La cultura es la cultura, por Javier Moro

"En realidad, las culturas no evolucionan, cuando se mezclan surge una nueva, con rasgos de las anteriores, pero únicas en su esencia"

Javier Moro nueva foto
Javier Moro nueva foto / Javier Moro

Hay algo fascinante en el concepto mismo de cultura. Cuando desde mi cabaña en Extremadura voy a comer a Portugal porque allí es una hora menos y todavía están abiertos los restaurantes, no solo recorro 20 kilómetros en 15 minutos por un paisaje que no cambia. Me dirijo a un lugar que tiene la misma vegetación y clima, poblado de gente católica en su gran mayoría, físicamente iguales a los de este lado de la frontera. No hay una valla que nos obligue a detenernos para pasar de un país a otro. Sin embargo, es otro mundo. Portugal no es España. El ambiente es distinto, el nivel de ruido en los establecimientos públicos es bastante más bajo, el idioma es otro. Aparentemente nada cambia, pero todo es diferente. Porque las creencias, las costumbres, los saberes y las pautas de conducta de los portugueses —eso que llamamos cultura— son distintos a los nuestros.

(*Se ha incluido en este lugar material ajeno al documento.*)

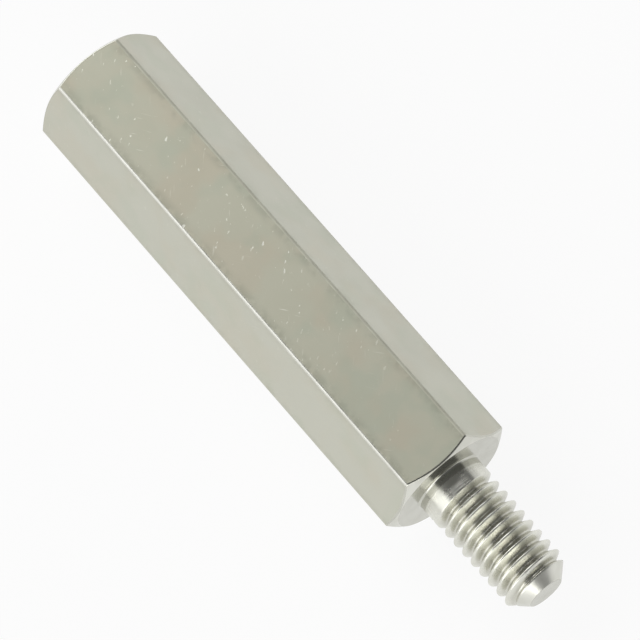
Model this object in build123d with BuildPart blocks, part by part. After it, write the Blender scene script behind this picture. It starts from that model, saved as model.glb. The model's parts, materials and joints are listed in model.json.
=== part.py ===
from build123d import *
import os
from math import radians, sqrt, tan

# Male and female hex standoff, turned in one piece from drawn hexagonal brass bar.
# The axis lies along X with the threaded stud towards +X, and one flat of the hexagon faces down.
# The origin is on the axis, in the plane of the shoulder that the stud grows from.
# All sizes are in millimetres and all angles in degrees.

# Hexagonal body
across_flats = 7.0
bar_edge_radius = 0.2
body_length = 30.0

# Turned ends: a cone takes the hexagon's corners off and leaves a round face inside the flats
chamfer_angle = 30.0
shoulder_inset = 0.08
mouth_inset = 0.04

# Threaded stud, M4 as cut or rolled, a little under its nominal size
stud_length = 8.0
stud_diameter = 3.92
stud_root_radius = 0.12
stud_tip_diameter = 2.08
stud_tip_angle = 45.0

# Tapped blind hole, M4, at the size of its tapping drill
tap_drill_diameter = 3.3
drilled_depth = 12.0
drill_point_angle = 118.0
countersink_diameter = 4.3
countersink_angle = 90.0

# Worked out from the sizes above
across_corners = across_flats * 2 / sqrt(3)
corner_radius = across_corners / 2
shoulder_radius = across_flats / 2 - shoulder_inset
mouth_radius = across_flats / 2 - mouth_inset
shoulder_chamfer_length = (corner_radius - shoulder_radius) * tan(radians(chamfer_angle))
mouth_chamfer_length = (corner_radius - mouth_radius) * tan(radians(chamfer_angle))
stud_radius = stud_diameter / 2
stud_tip_radius = stud_tip_diameter / 2
stud_tip_length = (stud_radius - stud_tip_radius) / tan(radians(stud_tip_angle))
drill_radius = tap_drill_diameter / 2
drill_point_length = drill_radius / tan(radians(drill_point_angle / 2))
countersink_radius = countersink_diameter / 2
countersink_depth = (countersink_radius - drill_radius) / tan(radians(countersink_angle / 2))
mouth_x = -body_length
drilled_end_x = mouth_x + drilled_depth

with BuildPart() as standoff:
    # Length of hexagonal bar, its long edges slightly rounded as drawn
    with BuildSketch(Plane.YZ.offset(mouth_x)):
        RegularPolygon(across_flats / 2, 6, major_radius=False)
    extrude(amount=body_length)
    fillet(standoff.edges().filter_by(Axis.X), bar_edge_radius)

    # Both ends turned to a cone, which leaves a curved edge on every flat
    with BuildSketch(Plane.XZ):
        with BuildLine():
            Polyline(
                (mouth_x, 0),
                (mouth_x, mouth_radius),
                (mouth_x + mouth_chamfer_length, corner_radius),
                (-shoulder_chamfer_length, corner_radius),
                (0, shoulder_radius),
                (0, 0),
                close=True,
            )
        make_face()
    revolve(axis=Axis.X, mode=Mode.INTERSECT)

    # Stud with a conical tip, and a small radius where it meets the shoulder
    with BuildSketch(Plane.XZ):
        with BuildLine():
            Polyline(
                (0, 0),
                (0, stud_radius),
                (stud_length - stud_tip_length, stud_radius),
                (stud_length, stud_tip_radius),
                (stud_length, 0),
                close=True,
            )
        make_face()
    revolve(axis=Axis.X)
    root_edges = standoff.edges().filter_by(GeomType.CIRCLE).filter_by_position(Axis.X, 0, 0)
    fillet(root_edges.sort_by(SortBy.RADIUS)[0], stud_root_radius)

    # Blind hole with a countersunk mouth and the cone that the drill leaves at the bottom
    with BuildSketch(Plane.XZ):
        with BuildLine():
            Polyline(
                (mouth_x, 0),
                (mouth_x, countersink_radius),
                (mouth_x + countersink_depth, drill_radius),
                (drilled_end_x, drill_radius),
                (drilled_end_x + drill_point_length, 0),
                close=True,
            )
        make_face()
    revolve(axis=Axis.X, mode=Mode.SUBTRACT)

standoff.part.label = "standoff"

os.makedirs("parts", exist_ok=True)
export_step(standoff.part, "parts/standoff.step")
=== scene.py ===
import json
from collections import namedtuple
from math import atan, cos, floor, hypot, pi, radians, sin, sqrt, tan

import bpy
from mathutils import Matrix, Vector


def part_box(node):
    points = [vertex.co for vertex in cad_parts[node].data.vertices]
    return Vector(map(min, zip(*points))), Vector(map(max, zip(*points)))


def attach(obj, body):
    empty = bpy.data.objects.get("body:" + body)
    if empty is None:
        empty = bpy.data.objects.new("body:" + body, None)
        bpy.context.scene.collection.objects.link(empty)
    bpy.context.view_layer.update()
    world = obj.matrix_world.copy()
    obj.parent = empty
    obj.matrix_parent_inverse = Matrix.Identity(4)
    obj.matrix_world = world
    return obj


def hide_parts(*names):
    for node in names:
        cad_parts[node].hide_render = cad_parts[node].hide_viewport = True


# A male and female hex standoff. It lies on one flat of its hexagon, with its axis along X and its stud
# towards +X. Lengths are in metres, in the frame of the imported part. The patterns of the materials are laid
# out in millimetres, while the depths of their bumps are in metres too.

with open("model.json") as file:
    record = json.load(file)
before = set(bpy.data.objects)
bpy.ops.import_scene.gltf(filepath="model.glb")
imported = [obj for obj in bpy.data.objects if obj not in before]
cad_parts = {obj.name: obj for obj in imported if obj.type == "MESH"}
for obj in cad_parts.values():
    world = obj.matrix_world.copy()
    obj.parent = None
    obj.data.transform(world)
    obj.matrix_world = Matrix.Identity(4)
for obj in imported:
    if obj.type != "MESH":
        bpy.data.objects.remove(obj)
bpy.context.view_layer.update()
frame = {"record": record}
cad_low, cad_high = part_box("standoff")
mounts = {mount["name"]: mount for mount in frame["record"]["mounts"]}

MM = 0.001
FULL_TURN = 2 * pi
UPWARDS = FULL_TURN / 4

# Hexagonal bar, its long edges slightly rounded as drawn
SIDES = 6
SIDE_ANGLE = FULL_TURN / SIDES
APOTHEM = (cad_high.z - cad_low.z) / 2
BAR_EDGE_RADIUS = 0.2 * MM
EDGE_CENTRE = (APOTHEM - BAR_EDGE_RADIUS) / cos(SIDE_ANGLE / 2)
EDGE_HALF_ANGLE = SIDE_ANGLE / 2 - atan((APOTHEM - BAR_EDGE_RADIUS) * tan(SIDE_ANGLE / 2) / APOTHEM)
MOUTH_X = cad_low.x

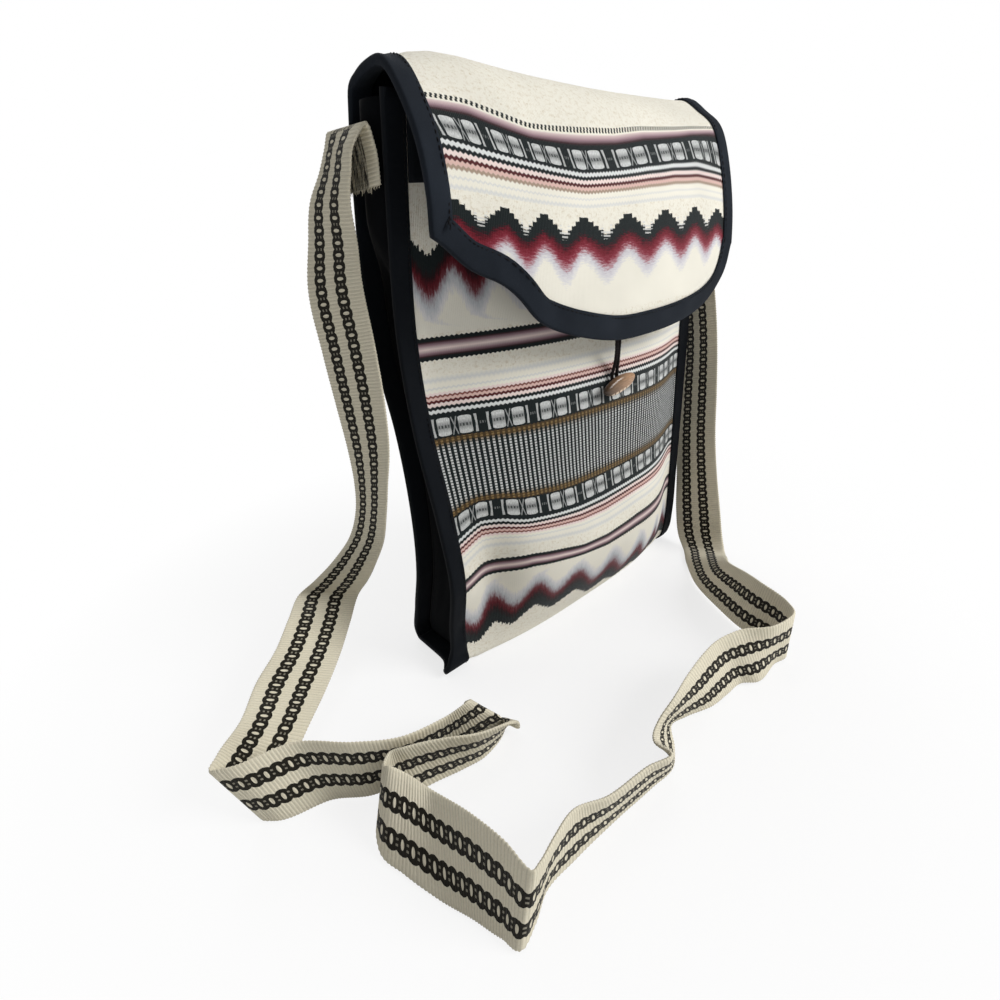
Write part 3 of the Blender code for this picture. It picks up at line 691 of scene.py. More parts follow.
class WovenCloth(Graph):
    """The cloth's material. A thread's place is told in millimetres, as across and along the strip, and as
    its figure and its line in the design."""

    def __init__(self, colours, sizes):
        super().__init__("woven_cloth", 0.92, sheen=0.15)
        self.colours, self.sizes = colours, sizes
        self.across, self.along = self.flat("weave")
        self.figure, self.line = self.flat("design")
        self.threads = self.join(self.across, self.along)
        self.on_flap = self.more(self.line, FLAP_OFFSET - 50)
        self.on_front = self.minus(1.0, self.on_flap)
        self.mist = tint(220, 220, 216)

    def undyed(self):
        """Cream with darker hairs and specks."""
        cream, fleck = self.colours.cream, self.colours.fleck
        hairs = self.spread(self.noise(self.threads, 0.45, 4.0, 0.7), 0.5, 0.72)
        short = self.join(self.across, self.times(self.along, 0.6))
        specks = self.spread(self.noise(short, 1.1, 2.0), 0.60, 0.74)
        shade = self.mix(self.times(hairs, 0.5), cream, fleck)
        return self.mix(self.times(specks, 0.6), shade, fleck)

    def lines(self, shade):
        """Lines of colour with toothed edges: by the front's squares, in its broad stripe and on the
        flap."""
        c, mist = self.colours, self.mist
        umber, maroon = tint(74, 58, 36), tint(84, 36, 38)
        russet, blush = tint(128, 76, 70), tint(214, 192, 190)
        teeth = self.times(self.wave(self.across, 2.4), 0.76)
        jagged = self.minus(self.plus(self.line, teeth), 0.38)
        front = self.ramp(
            jagged, 60.0, (0, 17.6, c.black), (18.2, 20.4, umber), (21.0, 34.2, c.black),
            (34.5, 36.0, c.white), (36.3, 37.8, c.black), (38.1, 39.6, c.pink), (39.9, 41.1, maroon),
            (41.4, 42.6, c.salmon), (42.9, 43.7, russet), (44.0, 45.0, c.pink), (45.5, 46.6, c.cream),
            (47.4, mist), (48.2, 50.0, c.cream), (51.8, mist), (54.0, c.cream),
        )
        stripe = self.ramp(
            self.minus(self.line, STRIPE_START), 14.0, (0, 2.9, c.black), (3.6, c.plum), (5.0, c.mauve),
            (7.0, c.pink), (9.0, c.mauve), (10.4, c.plum), (11.1, 14, c.black),
        )
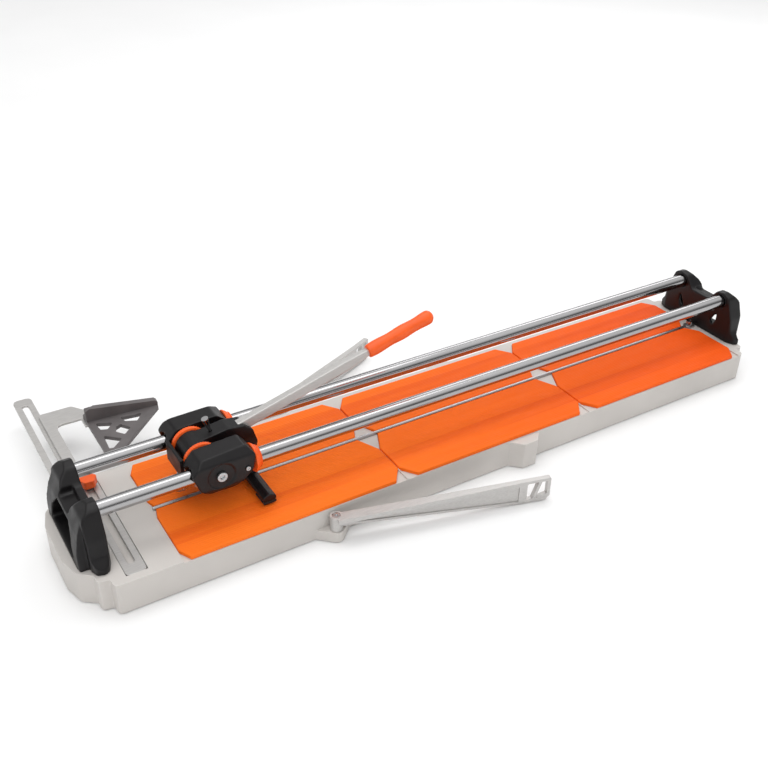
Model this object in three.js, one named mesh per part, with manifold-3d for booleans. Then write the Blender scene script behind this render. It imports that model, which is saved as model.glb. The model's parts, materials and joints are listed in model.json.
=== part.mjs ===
// A manual tile cutter: a cast bench with rubber pads and a breaking ridge, two rails held by end brackets,
// a sliding carriage with a lever, scoring wheel and breaker foot, a side gauge and two swing-out arms.
// Millimetres. +X runs along the rails, +Y points to the gauge's side, +Z is up; the bench stands on z = 0.
import * as THREE from "three";
import { mergeVertices } from "three/addons/utils/BufferGeometryUtils.js";
import Module from "manifold-3d";

const wasm = await Module();
wasm.setup();

// ---- Driving dimensions ----

const railSpan = 1017.2; // clear length between the brackets' inner faces
const nearFace = -railSpan / 2; // the near bracket's inner face
const railRadius = 10;
const railSpacing = 83.6; // axis to axis
const railHeight = 109.3; // axis above the floor
const socketDepth = 13; // how far a rail enters its bracket
const boreGap = 0.3; // a fixed round piece in its hole, on the radius
const seatGap = 0.3; // between faces that rest on each other
const runGap = 0.5; // a moving piece beside a fixed one

const bench = {
  nearOverhang: 48.9, // beyond the near bracket's inner face
  farOverhang: 39,
  width: 215,
  bottom: 1.5,
  top: 45.5,
  deck: 5,
  wall: 5,
  step: 15.5, // each of the two steps that notch a corner, across the bench
  notch: 14.7, // the same along the bench
  slope: [16.5, 12.5], // the slanted edge beside the notches, along and across the bench
  nose: [8, 28], // the gentler slant that leads into the end
  blankTop: 30, // underside of the thick deck at the gauge's end
};
const sideHalf = bench.width / 2;
const foot = { radius: 11, thickness: 9, endInset: 60, sideInset: 22 };
const middleFoot = { length: 60, width: 30 };

const pad = {
  count: 3,
  nearSpace: 73.7, // from the near bracket's inner face to the first pad
  farSpace: 10,
  gap: 2,
  thickness: 5,
  proud: 3, // above the bench's deck
  frontEdge: sideHalf - 1, // from the ridge to the front pads' outer edge
  rearEdge: sideHalf - 9.5, // the same at the rear
  ridgeGap: 0.9,
  // Chamfers as length along X and width along Y, beside the ridge and at the outer edge.
  nearChamfer: { inner: [4, 14], outer: [9, 18] },
  seamChamfer: { inner: [15, 32], outer: [16, 22] },
  farChamfer: { inner: [14, 20], outer: [14, 20] },
  joint: 0.4, // between a pad and its recess
};
const ridge = { width: 5, proud: 1, depth: 8, tabLength: 16, tabWidth: 14, tabThickness: 3 };
const ridgeScrew = { radius: 3, headRadius: 5.5, headHeight: 7, length: 12 };

const bracket = {
  depth: 37.5, // outwards from the inner face, at the bench
  frontDepth: 24.5, // of the tall front part
  towerTop: 124.8,
  saddle: 103.5, // the dip between the towers
  footHalf: 84,
  waistHalf: 70,
  coverHalf: 66, // the lower part behind the towers, at the bench
  coverTopHalf: 55,
  web: 6,
  windowHalf: 7,
};
const bracketBolt = { radius: 4, headRadius: 7, headHeight: 5, spacing: 118, inset: 14 };
const railScrew = { radius: 3, length: 14, inset: 7.5, key: 1.6 };

const carriage = {
  x: nearFace + 153.1, // centre of its housings as it stands
  length: 83,
  housingHalf: 17.5, // across each rail
  top: 138.5,
  bottom: 85,
  bushRadius: 13.5,
  bushLength: 70,
  railClearance: 0.35,
};
const wiper = { radius: 19, noseRadius: 13.5, length: 10 };
const sideScrew = { offset: 10, radius: 4, headRadius: 6.5, headHeight: 3.4, dishRadius: 18, dishDepth: 2 };
const coverScrew = { radius: 1.6, headRadius: 3, headHeight: 1.5, fromEnd: 12 };
const bridge = { thickness: 5, bottom: 96, top: 124, proud: 2 };

const hub = { x: nearFace + 138.6, z: 114, radius: 21, halfWidth: 15.6, bore: 6.3 };
const hubRing = { radius: 23, thickness: 6.5 };
const leverAxle = { radius: 6, tenon: 3 };
const leverAngle = 15.5; // degrees above the horizontal, at rest
const neck = { halfWidth: 12, reach: 75 };
const lever = { start: 28, length: 257, height: 14, width: 11, tipHeight: 9, tipWidth: 8, taper: 30 };
const grip = { length: 104, radius: 9.6, wall: 2.2 };
const clampScrew = { at: 27, radius: 1.8, headRadius: 4.6, shoulder: 17, height: 20 };
const scorer = { lean: 44.2, reach: 50.1, radius: 11, thickness: 5, pin: 2.5, arm: 4, gap: 0.6, strapHalf: 8 };
const breaker = {
  pinAlong: 60.5, // from the hub's axis, along the lever
  pinBelow: 29,
  pin: 3,
  cheek: 3.5,
  barWidth: 18,
  barHalf: 69,
  barBottom: 55.5,
  barTop: 63.5,
  padBottom: 51.5,
  padLength: 24,
};

const gauge = {
  x: nearFace + 21.1, // centre line of the part in the bench's channel
  rearX: nearFace - 1.9, // centre line of the part beyond the bench
  width: 26,
  thickness: 4,
  front: 11.5 - sideHalf,
  rear: sideHalf + 224.5,
  jogFront: sideHalf + 6.5, // where the bar steps sideways
  jogRear: sideHalf + 32.5,
  slotWidth: 9,
  slotMargin: 18, // from each end of the bar to its slot
  frontSlotEnd: sideHalf - 5.5,
  rearSlotStart: sideHalf + 24.5,
  clearance: 0.5,
  pocketFloor: 0.3, // below the bar
};
const gaugeStud = { y: sideHalf - 21.5, radius: 3, height: 11.5 };
const knob = { radius: 11.6, height: 14, lobes: 6, hub: 6.6, capBase: 3 };
const square = {
  x: nearFace + 59.6, // the right angle's corner
  y: sideHalf + 105.5,
  leg: 101,
  bottom: 49.6,
  thickness: 5.5,
  skew: 4, // degrees between the flange and the bench
  flange: 9,
  flangeHeight: 26,
  tipHeight: 13.5,
  lugReach: 23, // the corner's tongue over the gauge's plate
  lugWidth: 18,
};
const gaugeArm = {
  thickness: 3.4,
  overlap: 4, // on the bar's edge
  legWidth: 14.5,
  legStart: sideHalf + 10.5,
  armFront: sideHalf + 128.5,
  armRear: sideHalf + 166.5,
};
const squareScrew = { radius: 3, headRadius: 6, headHeight: 3 };

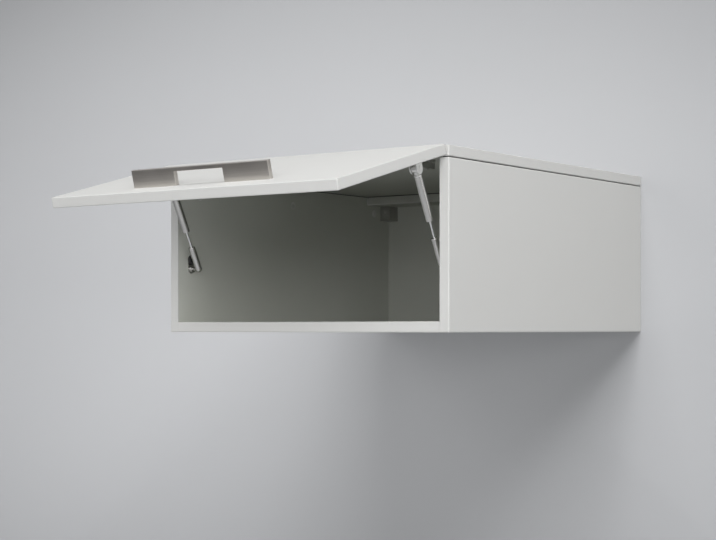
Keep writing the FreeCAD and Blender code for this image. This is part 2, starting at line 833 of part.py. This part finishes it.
def side_bracket():
    """Oblong plate on the side panel under the stud and the cap."""
    low = Vector(side_plate_face_x(), side_pivot.y, side_pivot.z)
    high = side_bracket_screw_point()
    through = AXIS_X * side_plate_thickness
    plate = block((low.x, inner_x), around(low.y, 2 * side_plate_radius), (low.z, high.z))
    ends = [rod_between(point, point + through, side_plate_radius) for point in (low, high)]
    return joined([plate] + ends).cut(side_bracket_holes())


def side_stud():
    """Flanged stud in the side panel that points at the stay's lower pivot."""
    seat = Vector(side_plate_face_x(), side_pivot.y, side_pivot.z)
    tip_x = strut_x + sleeve_radius + stud_to_sleeve
    flange = rod_between(seat - AXIS_X * stud_flange_thickness, seat, stud_flange_radius)
    flange = softened(flange, fitting_softening, lambda p: p.x < seat.x - stud_flange_thickness / 2)
    spigot = rod_between(Vector(tip_x, seat.y, seat.z), seat, stud_spigot_radius)
    return joined([flange, spigot, stud_shank(stud_shank_radius, 0)])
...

Las culturas que mejor sobreviven son las que se adaptan manteniendo su idiosincrasia. Japón, por ejemplo, o Corea son sociedades orientales y ahora también occidentales. En realidad, las culturas no evolucionan, cuando se mezclan surge una nueva, con rasgos de las anteriores, pero únicas en su esencia. La cultura coreana moderna, con el k-pop, los mangas y el cine, está tan lejos o más de la sociedad tradicional que de la sociedad consumista. Que las culturas estén en perpetua ebullición y transformación hacen que viajar sea siempre fascinante. Ahora no atrae tanto lo arcaico, que casi ha desaparecido, como la manera en que lo moderno se infiltra en las sociedades tradicionales. Vamos por el mundo viendo como otros han asimilado el futuro, y así nos comparamos.

La cultura, Javier Moro
La cultura, Javier Moro / Raquel Marín

A nivel individual, la mezcla de culturas produce seres híbridos. Yo soy un individuo bicultural, criado en España de padre español y madre francesa. Me siento muy de mis dos países, —muy orgulloso de ambos— y no siempre es fácil porque los valores no son idénticos, a veces son contradictorios. En mi caso, me desenvuelvo bien entre ambos mundos, sé que si me invitan a cenar a una casa en París, a las 12 de la noche estaré en mi cama durmiendo, y si es en Madrid, será a las tres de la madrugada, por poner un ejemplo. Lo curioso es que la personalidad cambia según la cultura en la que uno se desenvuelve. El idioma y todo lo que conlleva —el lenguaje facial, los gestos, los modismos— influyen en la manera de pensar, de actuar y de comportarse. Es como si uno acabase desarrollando dos personalidades.

Un amigo angloespañol vocifera cuando habla castellano y susurra cuando lo hace en inglés. Una amiga hispano-norteamericana se viste distinto según se encuentre en EE. UU. o en España. Mismas personas, comportamientos diferentes. Y es que a las personas nos pasa como a las culturas, que acabamos por ser otra cosa. Los biculturales no casamos totalmente ni en un sitio ni en otro, siempre somos un poco extranjeros. A algunos les resulta incómodo. A otros nos parece una ventaja porque esa distancia permite ver el mundo desde varios puntos de vista. Además, sentirse un poco extranjero en tu propio país da la sensación de estar siempre de viaje.